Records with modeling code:
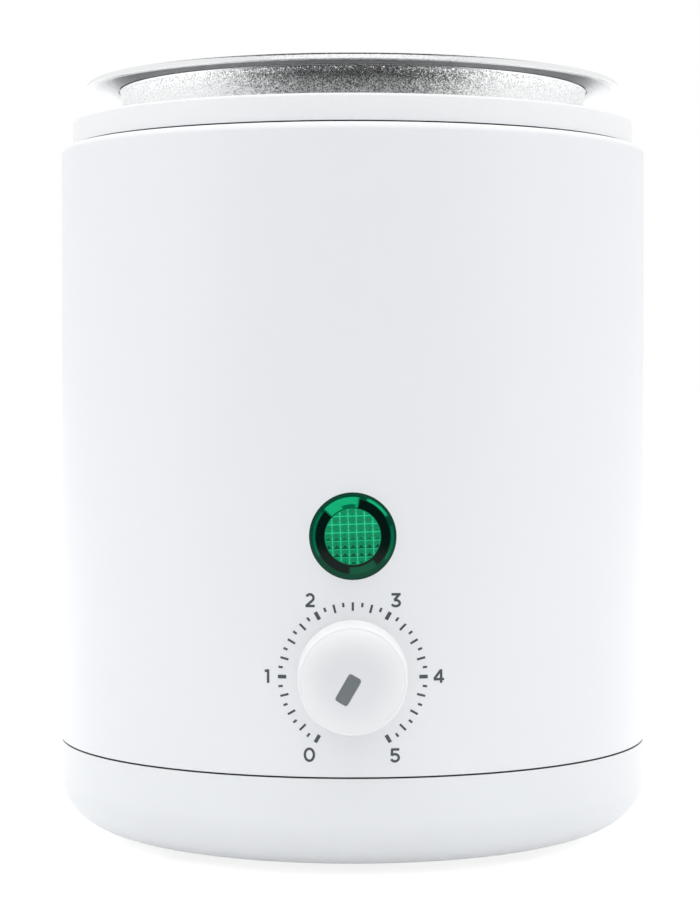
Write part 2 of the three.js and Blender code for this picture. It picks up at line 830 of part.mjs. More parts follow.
// Heat control, in a group whose +Z faces the viewer in front and whose zero is the wall's face
function buildControl() {
  const control = new THREE.Group();
  control.position.set(0, -bodyRadius, controlZ);
  control.rotation.x = Math.PI / 2;
  warmer.add(control);
  const seat = controlSeat - bodyRadius - fitGap;
  const caseFront = seat - bracketSheet - fitGap;
  const caseBack = caseFront - caseDepth;
  add(control, "thermostat_bracket", thermostatBracket(seat), zincSteel);
  const caseForm = plate(roundedRectangle(caseWidth, caseHeight, caseRounding), caseBack, caseFront);
  const well = disc(spindleRadius + fitGap, caseFront - spindleSeat - fitGap, caseFront + cutOverrun);
  add(control, "thermostat_case", cut(caseForm, well), bakelite);
  const washer = ring(bushRadius + fitGap, bushRadius + washerReach, fitGap, fitGap + washerSheet);
  add(control, "control_washer", washer, zincSteel);
  const nutBottom = 2 * fitGap + washerSheet;
  const nut = hexNut(nutFlats, bushRadius + fitGap, nutBottom, nutBottom + nutThickness);
  add(control, "control_nut", nut, brass);
  const spindle = flatSided(spindleRadius, spindleFlat, caseFront - spindleSeat, spindleTop());
  add(control, "control_spindle", spindle, zincSteel);
  add(control, "control_knob", controlKnob(bushRise + 2 * fitGap), knobPlastic);
  const pointerBottom = knobReach - pointerDepth;
  add(control, "knob_pointer", pointerPlate(0, pointerBottom, knobReach - pointerGap), pointerPlastic);
  [-1, 1].forEach((side, i) => {
    const x = (side * caseTabPitch) / 2;
    const tab = block(
      [x - tabSheet / 2, -tabWidth / 2, caseBack - fitGap - tabLength],
      [x + tabSheet / 2, tabWidth / 2, caseBack - fitGap],
    );
    add(control, `thermostat_tab_${i + 1}`, tab, brass);
  });
  return { tabEnd: bodyRadius + caseBack - fitGap - tabLength, caseBack, caseFront };
}

// Pilot lamp, in the same kind of group
function buildLamp() {
  const lamp = new THREE.Group();
  lamp.position.set(0, -bodyRadius, lampZ);
  lamp.rotation.x = Math.PI / 2;
  warmer.add(lamp);
  const rimTop = fitGap + lensRim;
  const lens = turned(
    [
      ...outline([
        [0, rimTop + lensDome - lensFace],
        [holderRadius - holderWall, rimTop - lensFace],
        [holderRadius - holderWall, -lensSkirt],
        [holderRadius, -lensSkirt],
        [holderRadius, fitGap],
        [lensRadius, fitGap],
        [lensRadius, rimTop, lensRounding],
        [0, rimTop],
      ]).slice(0, -1),
      ...domePoints(lensRadius - lensRounding, rimTop, lensDome),
    ],
    knobSides,
  );
  add(lamp, "lamp_lens", lens, greenLens);
  const holderFront = -lensSkirt - fitGap;
  const holderBack = -holderDepth;
  const holder = turned(
    outline([
      [0, holderBack],
      [holderRadius, holderBack, holderWall],
      [holderRadius, holderFront],
      [holderRadius - holderWall, holderFront],
      [holderRadius - holderWall, holderBack + holderWall],
      [0, holderBack + holderWall],
    ]),
    smallSides,
  );
  add(lamp, "lamp_holder", holder, nylon);
  const clipTop = lampSeat - bodyRadius - fitGap;
  const clipInner = holderRadius + fitGap;
  const clip = ring(clipInner, clipInner + lampClipReach, clipTop - lampClipSheet, clipTop);
  add(lamp, "lamp_clip", clip, sheetSteel);
  const neonBottom = holderBack + holderWall + fitGap;
  const neon = turned(
    outline([
      [0, neonBottom],
      [neonRadius, neonBottom],
      [neonRadius, neonBottom + neonLength, neonRadius],
      [0, neonBottom + neonLength],
    ]),
    smallSides,
  );
  add(lamp, "neon_bulb", neon, clearGlass);
  [-1, 1].forEach((side, i) => {
    const x = (side * lampTabPitch) / 2;
    const tab = block(
      [x - tabSheet / 2, -lampTabWidth / 2, holderBack - fitGap - tabLength],
      [x + tabSheet / 2, lampTabWidth / 2, holderBack - fitGap],
    );
    add(lamp, `lamp_tab_${i + 1}`, tab, brass);
  });
  return { tabEnd: bodyRadius + holderBack - fitGap - tabLength };
}

// Places of the screws that go up into the well's floor: two for the bulb, then fuse and earth
function underScrewPlaces() {
  const bulbFoot = clipFootCentre(bulbRadius);
  return [
    [0, -bulbFoot],
    [0, bulbFoot],
    [0, fuseSetback + clipFootCentre(fuseRadius)],
    [0, -earthSetback],
  ];
}

function clipFootCentre(rod) {
  return rod + fitGap + clipSheet + clipFoot / 2;
}

// A bent strip that holds a rod up against the well's floor, in the plane across the rod.
function saddle(rod, feet, width) {
  const inner = rod + fitGap;
  const outer = inner + clipSheet;
  const top = -fitGap;
  const centre = new THREE.Vector2(0, top - rod);
  const foot = outer + clipFoot;
  const farEnd = feet > 1 ? [[-inner, top], [-foot, top], [-foot, top - clipSheet], [-outer, top - clipSheet]]
    : [[-inner, top], [-outer, top]];
  const points = [
    ...outline([[outer, top - clipSheet], [foot, top - clipSheet], [foot, top], [inner, top]]),
    ...arc(centre, [inner, inner], 0, -Math.PI, clipArcSteps),
    ...outline(farEnd),
    ...arc(centre, [outer, outer], -Math.PI, Math.PI, clipArcSteps),
  ];
  const strip = plate(points, -width / 2, width / 2);
  const sides = feet > 1 ? [1, -1] : [1];
  const holes = sides.map((side) =>
    disc(clipShank + fitGap, -foot, cutOverrun)
      .rotateX(-Math.PI / 2)
      .translate(side * clipFootCentre(rod), 0, 0),
  );
  return cut(strip, ...holes).rotateX(Math.PI / 2).rotateZ(Math.PI / 2).translate(0, 0, wellBottom);
}

// Sensor bulb, fuse and earth tag under the well
function buildUnderWell() {
  const bulbZ = wellBottom - fitGap - bulbRadius;
  const bulb = disc(bulbRadius, -bulbLength / 2, bulbLength / 2).rotateY(Math.PI / 2);
  add(warmer, "sensor_bulb", bulb, copper, [0, 0, bulbZ]);
  add(warmer, "bulb_clip", saddle(bulbRadius, 2, clipWidth), zincSteel);
  const fuseZ = wellBottom - fitGap - fuseRadius;
  const fuse = disc(fuseRadius, -fuseLength / 2, fuseLength / 2).rotateY(Math.PI / 2);
  add(warmer, "thermal_fuse", fuse, sheetSteel, [0, fuseSetback, fuseZ]);
  add(warmer, "fuse_clip", saddle(fuseRadius, 1, fuseClipWidth), zincSteel, [0, fuseSetback, 0]);
  const tag = cut(
    plate(roundedRectangle(tagLength, tagWidth, tagWidth / 2), -clipSheet, 0).translate(-tagLength / 4, 0, 0),
    disc(clipShank + fitGap, -cutOverrun, cutOverrun),
  );
  add(warmer, "earth_tag", tag, brass, [0, -earthSetback, wellBottom - fitGap]);
  const screwZ = wellBottom - 2 * fitGap - clipSheet;
  const screw = screwShape(clipHead, clipHeadHeight, clipShank, clipGrip + clipSheet + 2 * fitGap);
  const names = ["bulb_clip_screw_1", "bulb_clip_screw_2", "fuse_clip_screw", "earth_screw"];
  underScrewPlaces().forEach(([x, y], i) => add(warmer, names[i], screw, zincSteel, [x, y, screwZ]));
  return { bulbZ, fuseZ };
}

// Terminal block on its pegs
function buildTerminals() {
  const halfWidth = (blockPitch * blockWays) / 2;
  const body = block(
    [-halfWidth, -blockDepth / 2, blockBottom],
    [halfWidth, blockDepth / 2, blockBottom + blockHeight],
  );
  const grooves = Array.from({ length: blockWays - 1 }, (_, k) => {
    const x = (k + 1 - blockWays / 2) * blockPitch;
    return block(
      [x - fitGap, -blockDepth, blockBottom + (blockHeight * 2) / 3],
      [x + fitGap, blockDepth, blockBottom + blockHeight + cutOverrun],
    );
  });
  const holes = blockPegPlaces().map(({ x }) =>
    disc(blockShank + fitGap, blockBottom - cutOverrun, blockBottom + blockHeight + cutOverrun)
      .translate(x, 0, 0),
  );
  add(warmer, "terminal_block", cut(body, ...grooves, ...holes), nylon);
  const length = blockHeight + 2 * fitGap + pegHeight - fitGap;
  const screw = screwShape(blockHead, blockHeadHeight, blockShank, length).rotateX(Math.PI);
  const top = blockBottom + blockHeight + fitGap;
  blockPegPlaces().forEach(({ x }, i) =>
    add(warmer, `terminal_block_screw_${i + 1}`, screw, zincSteel, [x, 0, top]),
  );
}

// Cord gland through the rear wall, with its lock nut inside
function buildGland() {
  const gland = new THREE.Group();
  gland.position.set(0, 0, glandZ);
  gland.rotation.x = -Math.PI / 2;
  warmer.add(gland);
  const nutTop = glandSeat - fitGap;
  const tailEnd = nutTop - glandNutThickness - glandTail;
  const head = glandFace + fitGap;
  const shape = turned(
    outline([
      [glandBore, tailEnd],
      [glandThread, tailEnd],
      [glandThread, head],
      [glandFlange, head],
      [glandFlange, head + glandFlangeThickness, glandFlangeThickness / 4],
      [glandNose, head + glandFlangeThickness],
      [glandNose - glandFlangeThickness / 2, glandHeadTop, glandFlangeThickness / 2],
      [glandBore, glandHeadTop, glandFlangeThickness / 4],
    ]),
    knobSides,
  );
  add(gland, "cord_gland", shape, bakelite);
  const nut = hexNut(glandNutFlats, glandThread + fitGap, nutTop - glandNutThickness, nutTop);
  add(gland, "gland_nut", nut, bakelite);
}

// A wire from one end to the other, leaving each end along its own direction.
function wire(name, from, leaving, to, arriving, radius, material) {
  const start = new THREE.Vector3(...from);
  const end = new THREE.Vector3(...to);
  const curve = new THREE.CubicBezierCurve3(
    start,
    start.clone().add(new THREE.Vector3(...leaving)),
    end.clone().add(new THREE.Vector3(...arriving)),
    end,
  );
  add(warmer, name, tube(curve, radius), material);
}

function buildWires(control, lamp, under) {
  const way = (k) => [
    (k + 1 / 2 - blockWays / 2) * blockPitch,
    -blockDepth / 2 - fitGap,
    blockBottom + blockHeight / 3,
  ];
  const intoBlock = [0, -wirePull, 0];
  const inward = [0, wirePull, 0];
  const caseTab = (side) => [(side * caseTabPitch) / 2, fitGap - control.tabEnd, controlZ];
  const lampTab = (side) => [(side * lampTabPitch) / 2, fitGap - lamp.tabEnd, lampZ];
  const leadAngle = degrees(heaterLeadFromSide);
  const bandLead = (side) => [
    side * bandOuter * Math.cos(leadAngle),
    bandOuter * Math.sin(leadAngle),
    bandBottom - fitGap,
  ];
  const fuseEnd = (side) => [side * (fuseLength / 2 + fitGap), fuseSetback, under.fuseZ];
  const tagEnd = [-(tagLength * 3) / 4 - fitGap, -earthSetback, wellBottom - fitGap - wireRadius];
  const tabTop = [
    caseTabPitch / 2,
    tabLength / 2 - control.tabEnd - tabLength,
    controlZ + tabWidth / 2 + fitGap,
  ];
  const w = wireRadius;
  wire("earth_wire", way(0), intoBlock, tagEnd, [-wirePull, 0, 0], w, wireSkins.earth);
  wire("live_wire", way(1), intoBlock, caseTab(-1), inward, w, wireSkins.live);
  wire("lamp_neutral_wire", way(2), intoBlock, lampTab(-1), inward, w, wireSkins.neutral);
  wire("neutral_wire", way(3), [0, -longPull / 2, 0], bandLead(1),
    [0, 0, -longPull], w, wireSkins.neutral);
  wire("lamp_live_wire", lampTab(1), [0, shortPull, 0], tabTop, [0, 0, shortPull], w, wireSkins.live);
  wire("fuse_wire", caseTab(1), inward, fuseEnd(1), [wirePull, 0, 0], w, wireSkins.heat);
  wire("heater_wire", fuseEnd(-1), [-wirePull, 0, 0], bandLead(-1),
    [0, 0, -longPull], w, wireSkins.heat);
  const bulbEnd = [-bulbLength / 2 - fitGap, 0, under.bulbZ];
  const caseTop = [
    -caseWidth / 4,
    -bodyRadius - (control.caseFront + control.caseBack) / 2,
    controlZ + caseHeight / 2 + fitGap,
  ];
  wire("capillary_tube", bulbEnd, [-wirePull, 0, 0], caseTop, [0, 0, shortPull], capillaryRadius, copper);
}

buildHousing();
buildHeating();
const control = buildControl();
const lamp = buildLamp();
buildGland();
buildTerminals();
buildWires(control, lamp, buildUnderWell());

// The knob reaches out in front and the gland behind: the middle of the two stands on Y = 0.
warmer.position.y = (bodyRadius + knobReach - glandHeadTop) / 2;

const part = new THREE.Group();
part.add(warmer);

export default part;
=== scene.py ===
# %% [markdown]
# # A wax warmer
# The CAD model holds every piece of this warmer at its real size. This notebook gives the pieces
# their looks: the white mouldings, the spun pot in its cast well, the knob with its printed dial
# and the green pilot lamp. A piece could be made by pushing vertices about by hand, but nearly
# everything here was turned, moulded or pressed in a factory. So each shape is written the way
# its drawing would be, as a profile that is turned or an outline that is pushed through.

# %% Load the frame
import json
import math

import bmesh
import bpy
import numpy as np
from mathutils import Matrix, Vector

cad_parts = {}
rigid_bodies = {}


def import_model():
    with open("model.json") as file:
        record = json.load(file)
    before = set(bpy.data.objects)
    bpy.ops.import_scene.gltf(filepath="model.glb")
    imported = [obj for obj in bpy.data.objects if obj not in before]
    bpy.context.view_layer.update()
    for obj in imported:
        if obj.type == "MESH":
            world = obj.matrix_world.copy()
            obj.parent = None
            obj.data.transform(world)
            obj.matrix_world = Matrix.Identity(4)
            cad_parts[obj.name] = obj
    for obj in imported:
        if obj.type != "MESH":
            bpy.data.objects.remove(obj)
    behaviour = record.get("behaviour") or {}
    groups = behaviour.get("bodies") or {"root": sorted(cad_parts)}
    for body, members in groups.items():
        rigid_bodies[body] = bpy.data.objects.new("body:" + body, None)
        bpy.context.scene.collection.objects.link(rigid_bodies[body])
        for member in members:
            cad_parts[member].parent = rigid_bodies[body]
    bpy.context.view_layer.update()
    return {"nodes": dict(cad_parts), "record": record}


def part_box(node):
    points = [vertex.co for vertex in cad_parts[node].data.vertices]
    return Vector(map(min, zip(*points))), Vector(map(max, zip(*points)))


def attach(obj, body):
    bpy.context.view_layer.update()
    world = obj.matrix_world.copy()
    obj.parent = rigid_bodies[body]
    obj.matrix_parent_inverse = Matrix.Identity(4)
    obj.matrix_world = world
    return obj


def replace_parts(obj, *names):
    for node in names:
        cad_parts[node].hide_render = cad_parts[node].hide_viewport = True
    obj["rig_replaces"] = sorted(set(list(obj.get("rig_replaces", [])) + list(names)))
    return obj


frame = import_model()

# %% [markdown]
# ## Measuring the CAD model
# Everything is worked out in millimetres from the upright axis of the round body, because that
# is how the drawing of a turned part is read. Radii and heights come from the boxes of the CAD
# nodes, and the scene stays right if the CAD model changes.

# %% Measure the round body
MM = 0.001
fit_gap = 0.3
well_low, well_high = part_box("heating_well")
axis_y = (well_low.y + well_high.y) / 2 / MM


def span(node):
    """Lowest and highest corner of a CAD node, in millimetres from the body's axis."""
    return [np.array(corner) / MM - (0, axis_y, 0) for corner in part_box(node)]


def centre(node):
    """Middle of a CAD node's box, in millimetres from the body's axis."""
    return sum(span(node)) / 2


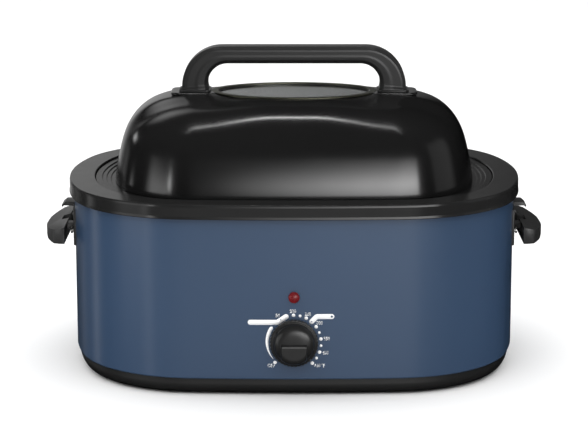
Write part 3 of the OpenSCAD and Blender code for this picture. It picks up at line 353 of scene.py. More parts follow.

- _Stated problem_: Of the lines above, extract only those from the line with "buildHousing();" to the line with "record = json.load(file)", both included, exactly as written.

- _Full output_:
buildHousing();
buildHeating();
const control = buildControl();
const lamp = buildLamp();
buildGland();
buildTerminals();
buildWires(control, lamp, buildUnderWell());

// The knob reaches out in front and the gland behind: the middle of the two stands on Y = 0.
warmer.position.y = (bodyRadius + knobReach - glandHeadTop) / 2;

const part = new THREE.Group();
part.add(warmer);

export default part;
=== scene.py ===
# %% [markdown]
# # A wax warmer
# The CAD model holds every piece of this warmer at its real size. This notebook gives the pieces
# their looks: the white mouldings, the spun pot in its cast well, the knob with its printed dial
# and the green pilot lamp. A piece could be made by pushing vertices about by hand, but nearly
# everything here was turned, moulded or pressed in a factory. So each shape is written the way
# its drawing would be, as a profile that is turned or an outline that is pushed through.

# %% Load the frame
import json
import math

import bmesh
import bpy
import numpy as np
from mathutils import Matrix, Vector

cad_parts = {}
rigid_bodies = {}


def import_model():
    with open("model.json") as file:
        record = json.load(file)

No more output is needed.